So educators can argue that their immediate job is to ensure an even distribution of experience with new media practices and a richer exploration of interpretative and expressive work in those media.
Of course, to do so, educators themselves would have to have widely distributed skills and be practiced in those richer possibilities. This is not my sense of the current norms in higher education in the humanities and social sciences, nor do I necessarily see incoming faculty as being markedly closer to that goal, only that there are tendencies in that direction.
I always value Burke's reflections on liberal arts eduction. Even if I tend to be more slanted toward traditional disciplinary education, I admire his sense of purpose and ability to articulate it.
I'm left scratching my head here, though. I can't help but feeling that the academy is being set up as the fuddy-duddy straw man. What exactly is being proposed, either by Heffernan, Cathy Davidson (whom Heffernan is drawing on), or Burke?
From Heffernan: "When we criticize students for making digital videos instead of reading Gravity’s Rainbow, or squabbling on Politico.com instead of watching The Candidate, we are blinding ourselves to the world as it is."
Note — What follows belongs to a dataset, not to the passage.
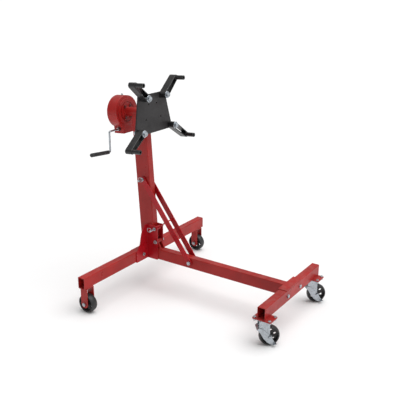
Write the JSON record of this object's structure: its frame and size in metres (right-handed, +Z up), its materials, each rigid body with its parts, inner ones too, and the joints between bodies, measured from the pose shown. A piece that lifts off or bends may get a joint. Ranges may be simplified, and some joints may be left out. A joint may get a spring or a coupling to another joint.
{
  "type": "engine stand",
  "caption": "Wheeled engine stand: worm-geared turning head with slotted arms on a leaning mast, braced to a folding beam with a cross foot on casters.",
  "frame": {"origin": "on the floor, under the middle of the footprint's bounding box", "axes": "+X forward along the main beam, away from the mast; +Y to the left; +Z up"},
  "size_m": [1.106, 1.02, 1.097],
  "materials": {
    "red_paint": "semi-gloss powder coat",
    "deep_red_paint": "semi-gloss powder coat",
    "black_paint": "satin powder coat",
    "zinc": "bright zinc plate",
    "bright_steel": "machined",
    "bronze": "machined",
    "wheel_black": "moulded, matt",
    "black_plastic": "moulded, matt"
  },
  "bodies": {
    "base": {"left_leg": "red_paint", "right_leg": "red_paint", "mast": "red_paint", "left_bracket": "deep_red_paint", "right_bracket": "deep_red_paint", "rear_tie_plate": "deep_red_paint", "leg_bolts": "zinc", "hinge_bolt": "zinc", "left_rear_fork": "red_paint", "right_rear_fork": "red_paint", "rear_axle_bolts": "zinc", "gearbox_housing": "red_paint", "gearbox_cover": "red_paint", "gearbox_bolts": "black_paint", "grease_nipple": "zinc", "spindle_housing": "red_paint", "spindle_bushes": "bronze", "worm_bushes": "black_plastic"},
    "rear_wheel_left": {"left_rear_wheel": "wheel_black"},
    "rear_wheel_right": {"right_rear_wheel": "wheel_black"},
    "beam": {"main_beam": "red_paint", "hinge_sleeve": "red_paint", "hinge_lugs": "red_paint", "crossbar_socket": "red_paint", "front_crossbar": "red_paint", "crossbar_bolts": "zinc", "brace_bolt": "zinc", "caster_mounting_plates": "red_paint", "caster_top_plates": "zinc", "caster_bolts": "zinc"},
    "brace": {"left_brace": "deep_red_paint", "right_brace": "deep_red_paint", "brace_strut": "deep_red_paint"},
    "upper_pin": {"upper_lock_pin": "zinc"},
    "upper_ring": {"upper_pin_ring": "zinc"},
    "lower_pin": {"lower_lock_pin": "zinc"},
    "lower_ring": {"lower_pin_ring": "zinc"},
    "head": {"spindle": "bright_steel", "worm_wheel": "bronze", "spindle_flange": "black_paint", "faceplate": "black_paint"},
    "crank": {"worm": "bright_steel", "crank_rod": "zinc"},
    "grip": {"crank_grip": "black_plastic"},
    "upper_left_clamp": {"upper_left_arm_bolt": "zinc"},
    "upper_left_reach": {"upper_left_arm": "black_paint"},
    "upper_right_clamp": {"upper_right_arm_bolt": "zinc"},
    "upper_right_reach": {"upper_right_arm": "black_paint"},
    "lower_left_clamp": {"lower_left_arm_bolt": "zinc"},
    "lower_left_reach": {"lower_left_arm": "black_paint"},
    "lower_right_clamp": {"lower_right_arm_bolt": "zinc"},
    "lower_right_reach": {"lower_right_arm": "black_paint"},
    "caster_left": {"left_caster_fork": "zinc", "left_caster_axle": "zinc"},
    "caster_wheel_left": {"left_caster_wheel": "wheel_black"},
    "brake_left": {"left_brake_lever": "zinc"},
    "caster_right": {"right_caster_fork": "zinc", "right_caster_axle": "zinc"},
    "caster_wheel_right": {"right_caster_wheel": "wheel_black"},
    "brake_right": {"right_brake_lever": "zinc"}
  },
  "joints": [
    {"name": "head_spin", "type": "hinge", "parent": "base", "child": "head", "pos_m": [-0.39432, 0, 0.91754], "axis": [0.9981, 0, 0.061], "continuous": true},
    {"name": "crank_spin", "type": "hinge", "parent": "base", "child": "crank", "pos_m": [-0.5076, 0, 0.82445], "axis": [0, 1, 0], "continuous": true},
    {"name": "grip_spin", "type": "hinge", "parent": "crank", "child": "grip", "pos_m": [-0.5076, -0.115, 0.71845], "axis": [0, -0.9962, 0.0872], "continuous": true},
    {"name": "beam_fold", "type": "hinge", "parent": "base", "child": "beam", "pos_m": [-0.29708, 0, 0.236], "axis": [0, -1, 0], "range_deg": [0, 80]},
    {"name": "brace_fold", "type": "hinge", "parent": "beam", "child": "brace", "pos_m": [-0.07808, 0, 0.17], "axis": [0, -1, 0], "range_deg": [-114, 0]},
    {"name": "upper_pin_pull", "type": "slide", "parent": "base", "child": "upper_pin", "axis": [0, -1, 0], "range_m": [0, 0.065]},
    {"name": "upper_ring_swing", "type": "hinge", "parent": "upper_pin", "child": "upper_ring", "pos_m": [-0.37108, -0.057, 0.572], "axis": [0.6157, 0, -0.788], "range_deg": [0, 100]},
    {"name": "lower_pin_pull", "type": "slide", "parent": "base", "child": "lower_pin", "axis": [0, -1, 0], "range_m": [0, 0.078]},
    {"name": "lower_ring_swing", "type": "hinge", "parent": "lower_pin", "child": "lower_ring", "pos_m": [-0.30108, -0.057, 0.309], "axis": [0.0872, 0, 0.9962], "range_deg": [0, 100]},
    {"name": "upper_left_arm_swivel", "type": "hinge", "parent": "head", "child": "upper_left_clamp", "pos_m": [-0.31637, 0.073, 1.00596], "axis": [0.9981, 0, 0.061], "range_deg": [-20, 20]},
    {"name": "upper_left_arm_slide", "type": "slide", "parent": "upper_left_clamp", "child": "upper_left_reach", "axis": [0.0399, -0.7574, -0.6517], "range_m": [0, 0.07]},
    {"name": "upper_right_arm_swivel", "type": "hinge", "parent": "head", "child": "upper_right_clamp", "pos_m": [-0.31637, -0.073, 1.00596], "axis": [0.9981, 0, 0.061], "range_deg": [-20, 20]},
    {"name": "upper_right_arm_slide", "type": "slide", "parent": "upper_right_clamp", "child": "upper_right_reach", "axis": [0.0399, 0.7574, -0.6517], "range_m": [0, 0.07]},
    {"name": "lower_left_arm_swivel", "type": "hinge", "parent": "head", "child": "lower_left_clamp", "pos_m": [-0.30642, 0.126, 0.84327], "axis": [0.9981, 0, 0.061], "range_deg": [-20, 20]},
    {"name": "lower_left_arm_slide", "type": "slide", "parent": "lower_left_clamp", "child": "lower_left_reach", "axis": [-0.0351, -0.818, 0.5741], "range_m": [0, 0.07]},
    {"name": "lower_right_arm_swivel", "type": "hinge", "parent": "head", "child": "lower_right_clamp", "pos_m": [-0.30642, -0.126, 0.84327], "axis": [0.9981, 0, 0.061], "range_deg": [-20, 20]},
    {"name": "lower_right_arm_slide", "type": "slide", "parent": "lower_right_clamp", "child": "lower_right_reach", "axis": [-0.0351, 0.818, 0.5741], "range_m": [0, 0.07]},
    {"name": "left_rear_wheel_spin", "type": "hinge", "parent": "base", "child": "rear_wheel_left", "pos_m": [-0.37608, 0.472, 0.048], "axis": [0, 1, 0], "continuous": true},
    {"name": "left_caster_swivel", "type": "hinge", "parent": "beam", "child": "caster_left", "pos_m": [0.49092, 0.249, 0.124], "axis": [0, 0, 1], "continuous": true},
    {"name": "left_caster_wheel_spin", "type": "hinge", "parent": "caster_left", "child": "caster_wheel_left", "pos_m": [0.50808, 0.2634, 0.048], "axis": [-0.6428, 0.766, 0], "continuous": true},
    {"name": "left_brake_press", "type": "hinge", "parent": "caster_left", "child": "brake_left", "pos_m": [0.50808, 0.2634, 0.048], "axis": [0.6428, -0.766, 0], "range_deg": [0, 10]},
    {"name": "right_rear_wheel_spin", "type": "hinge", "parent": "base", "child": "rear_wheel_right", "pos_m": [-0.37608, -0.472, 0.048], "axis": [0, 1, 0], "continuous": true},
    {"name": "right_caster_swivel", "type": "hinge", "parent": "beam", "child": "caster_right", "pos_m": [0.49092, -0.249, 0.124], "axis": [0, 0, 1], "continuous": true},
    {"name": "right_caster_wheel_spin", "type": "hinge", "parent": "caster_right", "child": "caster_wheel_right", "pos_m": [0.50808, -0.2346, 0.048], "axis": [-0.6428, 0.766, 0], "continuous": true},
    {"name": "right_brake_press", "type": "hinge", "parent": "caster_right", "child": "brake_right", "pos_m": [0.50808, -0.2346, 0.048], "axis": [0.6428, -0.766, 0], "range_deg": [0, 10]}
  ],
  "couplings": [
    {"joint": "crank_spin", "follows": "head_spin", "ratio": -45},
    {"joint": "brace_fold", "follows": "beam_fold", "ratio": -1.416}
  ]
}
It happens I have taught in the context of an intro class both The Candidate and internet political culture. I don't see these as mutually exclusive. Both benefit from ideas about mass media and from ideas about civics. Each has its historical context, so by nature The Candidate is less obviously relevant to contemporary culture than, well contemporary culture. That said, at least some of my students have found The Candidate an eerily prescient commentary on President Obama's star image. It's not as if TV culture or the political party apparatus has gone away.
Then, there's this claim: "Ms. Davidson herself was appalled not long ago when her students at Duke, who produced witty and incisive blogs for their peers, turned in disgraceful, unpublishable term papers.... Ms. Davidson questioned the whole form of the research paper. [She] concluded, 'Online blogs directed at peers exhibit fewer typographical and factual errors, less plagiarism, and generally better, more elegant and persuasive prose than classroom assignments by the same writers.'”
I have used blog writing in the classroom, sometimes to great effect, sometimes not. Whatever the merits of students' blog writing (which does tend to have a more assured voice than the average term paper), is the proposal to spend more instructional time on vernacular expression and less on formal expression? The reason that blog writing is less tortured is that it comes closer to daily speech. Formal expression is valuable precisely because it is abstracted away from verbal speech - abstracted in the mechanics of written language, abstracted in its logical structure, abstracted in its ultimate ideas, and abstracted in the readership it imagines. This makes it difficult to teach, and the missteps painful to read sometimes, but expository prose is valuable precisely on all of these counts. The ability to deal in these abstractions is closely related to the formal expressive abilities that form the basis of professional life and specialized knowledge. I can't predict the jobs of the future, but they may be important then, too.
If this is a status and resource battle between literary and media studies, fine, I guess. Beyond that, I'm not sure what the overhaul being suggested means specifically.